While civilian uses exist, the element’s true value lies in its military relevance—used in jet engines, missile systems, and particularly in the F-35 fighter jet, which requires around 50 pounds of samarium-cobalt magnets per unit.
U.S. Concerns and Supply Risks
The United States is completely dependent on China for samarium. This dependency was spotlighted after China, citing national security, introduced new export restrictions in April 2024 on seven rare earth elements used in military-grade magnets, including samarium.
U.S. officials have described this as a strategic vulnerability. While American law mandates domestic or allied production of military-grade magnets, raw materials like samarium can still be sourced globally, creating a security loophole.

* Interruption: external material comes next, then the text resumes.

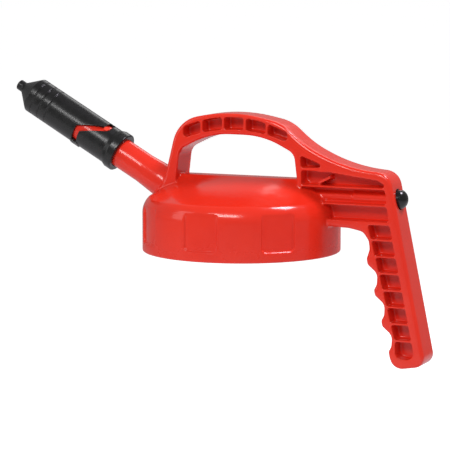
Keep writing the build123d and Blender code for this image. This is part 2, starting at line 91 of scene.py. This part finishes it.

Production Bottlenecks and Economic Hurdles
The challenge isn’t just mining the element—it’s refining it. Processing samarium involves complex and environmentally taxing methods. Despite known reserves in the U.S. and Australia, nearly all refining infrastructure is in China.
Past efforts to revive domestic production have struggled. The Mountain Pass mine in California reopened in 2014 but soon shut due to Chinese competition. MP Materials, its current operator, received Pentagon support to build out processing capacity, but market limitations for samarium hinder progress.
A separate U.S.-Australia joint project with Lynas Rare Earths was abandoned after Lynas prioritized operations in Malaysia.
Geopolitical Context
Ongoing global tensions—U.S. arms shipments to Ukraine and Israel, and rising friction over Taiwan—are accelerating demand for high-end military technology. Meanwhile, diplomatic efforts to ease China’s export controls have produced little hope for change.
This dependency on a strategic rival for a military-critical material is viewed by many U.S. policymakers and defense experts as unacceptable.
Strategic Implications
Experts like Dr. Elaine Kim and former State Department officials argue that rare earth access is no longer just an economic or trade issue—it’s a matter of national security. The shift from WTO mechanisms to direct strategic competition underscores this new reality.
As global power balances shift, samarium has become more than a rare metal—it’s now at the heart of a technological and military contest that may define future geopolitical alignments.